Virginia, Texas Tech ride tough defenses into Final Four

Big Tournament
Big Tournament: Setting the Scene in Minneapolis

MINNEAPOLIS (AP) – Virginia’s climb to its Final Four breakthrough began with a sound defensive scheme, a steadfast foundation allowing the Cavaliers to grind down even the best and most balanced of offenses for years.

At Texas Tech, it’s as much about pairing an aggressive edge with the X’s and O’s and scouting work that has led to defensive efficiency not seen in years.

Their presence in Minneapolis for Saturday’s national semifinals is the biggest reason why this is such a defensive-minded Final Four. The approaches differ for the Cavaliers and Red Raiders, but the results can look awfully similar – with opponents seeing their best options taken away while finishing with low scoring totals, bad shooting percentages and high levels of frustration.

There’s one other common thread, too.

“If you don’t want to play defense,” Texas Tech’s Kyler Edwards said, “you’re not going to play.”

The Cavaliers, the lone No. 1 seed to make it to the tournament’s final weekend, have been a fixture in the top 10 of Ken Pomeroy’s defensive efficiency rankings since their breakout 2014 season under Tony Bennett. They enter Saturday’s semifinal against Auburn ranked fifth nationally, surrendering 88.7 points per 100 possessions, a metric that factors out Virginia’s slower offensive pace and offers a better measure of performance than scoring averages depressed by slower tempos and low-possession games.

Texas Tech has made a rapid rise in three seasons under Chris Beard, entering its semifinal against Michigan State leading in defensive efficiency (84.0) with the lowest score in KenPom’s records dating to the 2002 season.

So how do they do it?

For Virginia, it’s all about the pack-line defense – a man-to-man scheme that packs four defenders inside an imaginary arc to clog the paint against driving lanes while having one player applying pressure on the ball.

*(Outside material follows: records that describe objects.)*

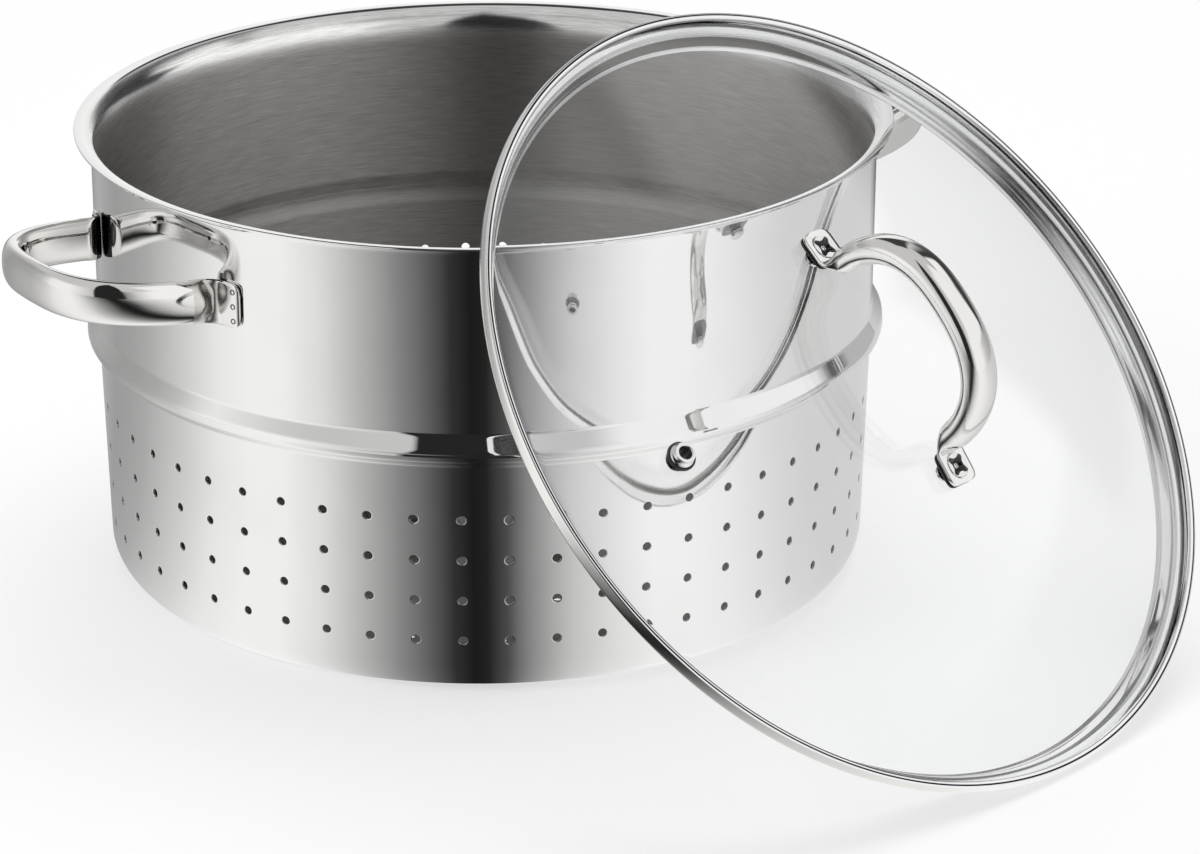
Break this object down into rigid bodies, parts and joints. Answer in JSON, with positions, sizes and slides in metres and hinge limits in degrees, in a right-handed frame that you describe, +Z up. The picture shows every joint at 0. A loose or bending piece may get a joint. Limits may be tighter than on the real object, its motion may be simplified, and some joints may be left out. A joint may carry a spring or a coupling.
{
  "type": "steam juicer basket with glass lid",
  "caption": "Perforated drawn steel steamer basket with a rolled bead and two welded tube handles, with its ringed glass lid leaning on the rim.",
  "frame": {"origin": "on the basket's own axis, at the level its floor stands on", "axes": "+Z up along the basket's axis; the picture looks roughly along +Y and down, and the lid leans in the quarter between +X and -Y"},
  "size_m": [0.4145, 0.403, 0.217],
  "materials": {
    "steel_shell": "mirror polished outside, circular brushed satin inside",
    "steel_handle": "polished bent tube",
    "steel_ring": "polished pressed sheet",
    "steel_trim": "polished",
    "lid_glass": "clear tempered glass",
    "black_silicone": "satin"
  },
  "bodies": {
    "basket": {"basket_shell": "steel_shell", "left_side_handle": "steel_handle", "right_side_handle": "steel_handle"},
    "lid": {"lid_glass": "lid_glass", "lid_rim_ring": "steel_ring", "vent_eyelet": "steel_trim", "vent_gasket": "black_silicone", "lid_handle": "steel_handle", "upper_handle_gasket": "black_silicone", "lower_handle_gasket": "black_silicone", "upper_handle_rivet": "steel_trim", "lower_handle_rivet": "steel_trim", "upper_inner_seal": "black_silicone", "lower_inner_seal": "black_silicone", "upper_inner_washer": "steel_trim", "lower_inner_washer": "steel_trim"}
  },
  "joints": [
    {"name": "lid_lift", "type": "slide", "parent": "basket", "child": "lid", "axis": [0, 0, 1], "range_m": [0, 0.2]}
  ]
}
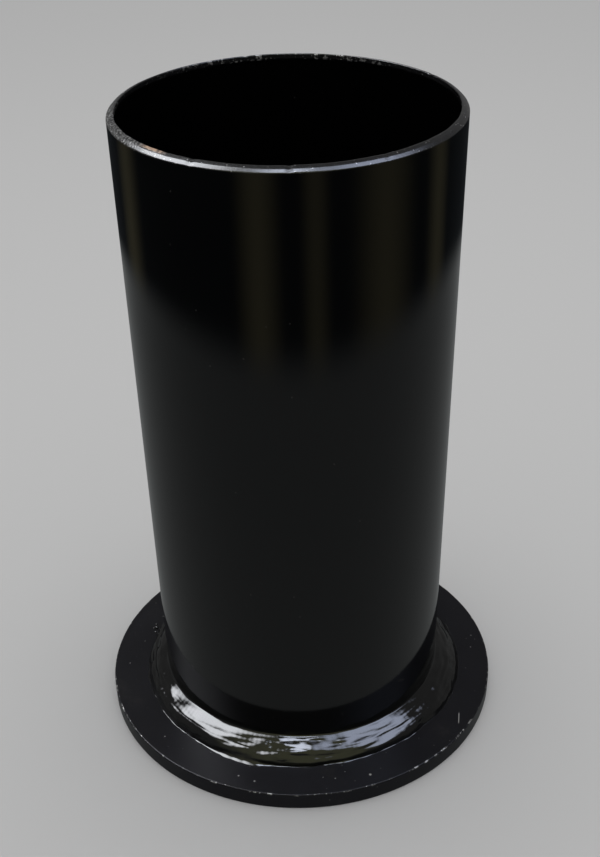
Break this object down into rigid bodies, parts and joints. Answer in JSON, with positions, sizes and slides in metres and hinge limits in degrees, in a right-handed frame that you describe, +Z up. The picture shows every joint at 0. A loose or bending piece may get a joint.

When working right, there’s crowd of defenders to greet any driver. Those driving lanes open if the players are in the wrong spot, and lacking that ball pressure allows a ball handler to – as Alabama transfer Braxton Key put it – “window shop” for an easy pass.

It’s a simple approach, just not so easy to beat.

“They’re very vanilla,” said ESPN analyst Fran Fraschilla, a former coach at Manhattan, St. John’s and New Mexico. “There’s not a lot of deviation. There’s not a lot of adjusting for opponents’ strengths. It’s more, ‘This is what we do and you’re going to have to beat us by making outside shots,’ because most nights we’re not letting you to get into the paint.”

Still, it takes adjustments for players in learning that unwavering approach.

“Just growing up, every basketball place, everywhere I’ve played, it’s just force it to the baseline,” Key said. “We force everything to the middle and allow no baseline.”

Virginia’s defense depends upon executing its own principles while remaining largely static, regardless of the opponent. The Red Raiders, on the other hand, offer a little more versatility and apply a lot more aggressive pressure.

Former Virginia Tech coach Seth Greenberg, now an ESPN analyst, pointed to one element in particular: the ability of the Red Raiders to get into passing lanes, making it difficult to reverse the ball out of trouble from one side of the court to the other.

“So basically, they’re putting you in a box,” Greenberg said. “What they’re trying to do is pressure the ball, make you drive it to bad spots on the floor, not allow you to reverse the basketball and again speed you up. … Say if Virginia switches, they’ll switch and stay in their gaps. Texas Tech will switch and deny.”

That leads to turnovers, which the Red Raiders have been eager to convert into baskets. They have 67 points off turnovers in their first four NCAA Tournament games.

Beard, chosen The Associated Press coach of the year Thursday, said he looks for how well his players are communicating defensively to see if they’re ready. That much was clear Friday during the Red Raiders’ public practice session, when players ran a drill that had them running back quickly as though defending in transition.

“Get out, get out, get out!” reserve big man Malik Ondigo yelled toward a teammate as he pointed toward the wing. “Pick up!”

The opponent was imaginary, but the urgency was real.

“It’s our plan,” Beard said in an interview with the AP. “Everybody kind of has a plan to win, an identity. … Really it’s our culture. It’s what we believe in. Not that other teams don’t, but it’s just who we are. It’s not a secret.”